In a letter to al-Abadi on Tuesday, Saudi King Abdullah bin Abdulaziz congratulated al-Abadi on the nomination as the new prime minister-designate.

“King Abdullah sent a communique to congratulate Haidar al-Abadi on being nominated the prime minister-designate of our brother country Iraq,” the Saudi Press Agency said.

“I wish to congratulate you on your nomination to the post of prime minister and I pray to God for your success and for him to help you re-establish cohesion among Iraq’s people and preserve the unity and stability of Iraq,” King Abdullah said in the message.

The Saudi leader said he wanted to see Iraq under the new prime minister "regain its rightful place in the Arab world and the Muslim world.”

Nabil al-Arabi, the head of the Arab League, also "welcomed Iraqi President Fuad Masum's tasking of Haidar al-Abadi to form a new government," a statement said.

Earlier on Tuesday, U.S. Secretary of State John Kerry urged al-Abadi to quickly form an inclusive government, while ruling out sending U.S. combat troops to the country.

“We are urging him to form a new cabinet as swiftly as possible and the U.S. stands ready to support a new and inclusive Iraqi government and particularly its fight against ISIS [Islamic State of Iraq and Syria,” he said.

“There will be no reintroduction of American combat forces into Iraq. This is a fight that Iraqis need to join on behalf of Iraq,” he added, referring to the recent U.S. military strikes on militants based in the north of Iraq.

Kerry’s comments in Sydney follow a statement from President Barack Obama that Iraq had taken “a promising step forward” in designating Abadi as its new prime minister.

EU envoys meeting in Brussels meanwhile praised U.S. efforts to halt a deadly militant advance across huge parts Iraq as the European Commission boosted aid to help desperate civilians in the war-torn country.

The envoys met during an extraordinary meeting in an effort to better coordinate the response by member states to a crisis the EU's executive called the world's most pressing emergency.

"EU member states welcomed the efforts by the U.S. and partners to stop the [ISIS] advance and facilitate access for humanitarian support," a statement from the EU foreignservice said at the end of the meeting.

The talks were urgently assembled after key EU powers Italy and France earlier in the week demanded bolder EU action on Iraq.

Earlier, EU Humanitarian Aid Commissioner Kristalina Georgieva announced the boost to the EU's aid to Iraq, though she stressed access, not funds, was the real challenge.

With the increase, aid to Iraq from Brussels now totals 17 million euros ($22.8 million) for the year, which the commissioner acknowledged was a far cry from the $500 million pledged by Saudi Arabia last month.

"This is to help hundreds of thousands of Iraqis, including minority groups displaced on the mountains of Sinjar," Georgieva said in reference to the desperate civilians who had been besieged by jihadists on a mountain in northern Iraq.

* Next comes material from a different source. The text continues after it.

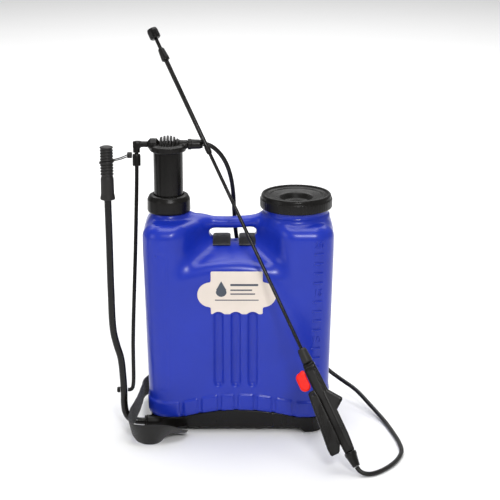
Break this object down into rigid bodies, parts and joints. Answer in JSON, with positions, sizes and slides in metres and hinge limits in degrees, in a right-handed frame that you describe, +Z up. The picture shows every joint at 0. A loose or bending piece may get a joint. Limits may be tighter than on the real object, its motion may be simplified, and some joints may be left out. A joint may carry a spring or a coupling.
{
  "type": "backpack sprayer",
  "caption": "Knapsack sprayer: blow-moulded tank with side pump lever, piston pump, screw filler cap, carrying straps and a telescopic trigger lance on a hose.",
  "frame": {"origin": "on the floor, under the middle of the bounding box measured without the free hose", "axes": "+Z up, +X to the right across the tank's width, +Y towards the wearer's back"},
  "size_m": [0.603, 0.4151, 0.8114],
  "materials": {
    "blue_tank": "glossy blow-moulded polyethylene",
    "black_plastic": "satin injection-moulded black",
    "black_tube": "black coated tube",
    "hose_rubber": "matt black hose",
    "webbing": "woven black webbing",
    "pad_fabric": "padded black cloth",
    "red_plastic": "red moulded plastic",
    "label": "printed cream label",
    "steel": "plain steel",
    "clear_plastic": "natural plastic",
    "rubber": "black rubber"
  },
  "bodies": {
    "tank": {"tank_shell": "blue_tank", "label_plate": "label", "base_stand": "black_plastic", "lever_bush": "black_plastic", "pump_barrel": "clear_plastic", "barrel_gasket": "rubber", "collar_nut": "black_plastic", "inlet_valve_seat": "black_plastic", "filter_basket": "black_plastic", "top_webbing_left": "webbing", "top_webbing_right": "webbing", "shoulder_pad_left": "pad_fabric", "shoulder_pad_right": "pad_fabric", "strap_adjuster_left": "black_plastic", "strap_adjuster_right": "black_plastic", "lower_webbing_left": "webbing", "lower_webbing_right": "webbing", "lance_handle": "black_plastic", "trigger_pin": "steel", "valve_spring": "steel", "tail_nut": "black_plastic", "lance_nut": "black_plastic", "inner_tube": "black_tube", "supply_hose": "hose_rubber", "base_screw_1": "steel", "base_screw_2": "steel", "base_screw_3": "steel", "base_screw_4": "steel"},
    "air_chamber": {"air_chamber": "black_plastic", "piston_seal": "rubber", "chamber_cap": "black_plastic", "hose_nut": "black_plastic"},
    "link": {"link_elbow": "black_plastic", "rod_sleeve": "black_plastic", "link_rod": "steel"},
    "pump_lever": {"pump_lever": "black_tube", "lever_grip": "rubber", "axle_clip": "steel", "link_pin": "steel", "retaining_tie": "black_plastic"},
    "inlet_ball": {"inlet_valve_ball": "steel"},
    "cap_carrier": {"cap_seal": "rubber"},
    "filler_cap": {"filler_cap": "black_plastic", "cap_vent": "rubber"},
    "trigger": {"trigger_lever": "black_plastic"},
    "plunger": {"valve_plunger": "steel"},
    "latch": {"trigger_latch": "red_plastic"},
    "lance_tube": {"outer_tube": "black_tube", "tip_nut": "black_plastic", "nozzle_stem": "black_plastic"},
    "clamp_collar": {"clamp_collar": "black_plastic"},
    "nozzle": {"nozzle_cap": "red_plastic"}
  },
  "joints": [
    {"name": "pump_stroke", "type": "hinge", "parent": "tank", "child": "pump_lever", "pos_m": [-0.21157, 0.01469, 0.019], "axis": [-1, 0, 0], "range_deg": [0, 90]},
    {"name": "piston_slide", "type": "slide", "parent": "tank", "child": "air_chamber", "axis": [0, 0, -1], "range_m": [0, 0.0647]},
    {"name": "link_swing", "type": "hinge", "parent": "air_chamber", "child": "link", "pos_m": [-0.15757, 0.08869, 0.588], "axis": [1, 0, 0], "range_deg": [0, 8.1]},
    {"name": "inlet_ball_lift", "type": "slide", "parent": "tank", "child": "inlet_ball", "axis": [0, 0, 1], "range_m": [0, 0.005]},
    {"name": "cap_lift", "type": "slide", "parent": "tank", "child": "cap_carrier", "axis": [0, 0, 1], "range_m": [0, 0.09]},
    {"name": "cap_turn", "type": "hinge", "parent": "cap_carrier", "child": "filler_cap", "pos_m": [0.13543, 0.08869, 0.47], "axis": [0, 0, 1], "range_deg": [0, 360]},
    {"name": "trigger_squeeze", "type": "hinge", "parent": "tank", "child": "trigger", "pos_m": [0.1652, -0.13868, 0.14221], "axis": [-0.057, -0.9142, 0.4012], "range_deg": [0, 8], "stiffness_Nm_per_rad": 1.5, "springref_deg": -8.59},
    {"name": "plunger_slide", "type": "slide", "parent": "tank", "child": "plunger", "axis": [-0.4206, 0.3864, 0.8208], "range_m": [0, 0.003]},
    {"name": "latch_slide", "type": "slide", "parent": "tank", "child": "latch", "axis": [-0.4206, 0.3864, 0.8208], "range_m": [0, 0.006]},
    {"name": "lance_extend", "type": "slide", "parent": "tank", "child": "lance_tube", "axis": [-0.4206, 0.3864, 0.8208], "range_m": [-0.15, 0]},
    {"name": "clamp_turn", "type": "hinge", "parent": "lance_tube", "child": "clamp_collar", "pos_m": [-0.04131, 0.06679, 0.58108], "axis": [-0.4206, 0.3864, 0.8208], "range_deg": [0, 90]},
    {"name": "nozzle_turn", "type": "hinge", "parent": "lance_tube", "child": "nozzle", "pos_m": [-0.15151, 0.16804, 0.79613], "axis": [-0.4206, 0.3864, 0.8208], "range_deg": [0, 180]}
  ],
  "couplings": [
    {"joint": "piston_slide", "follows": "pump_stroke", "m_per_rad": 0.041099},
    {"joint": "link_swing", "follows": "pump_stroke", "ratio": 0.088677},
    {"joint": "plunger_slide", "follows": "trigger_squeeze", "m_per_rad": 0.02}
  ]
}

The commissioner warned that "the spread of extremism around the world has meant more restriction to access" with "last resort" air drops often left as the only option.

"On this, the world is moving backward," she said.

Georgieva said the Iraq crisis was the most urgent problem facing the planet today, despite a multitude of emergencies unfurling at a "magnitude not known since the great wars in Europe.”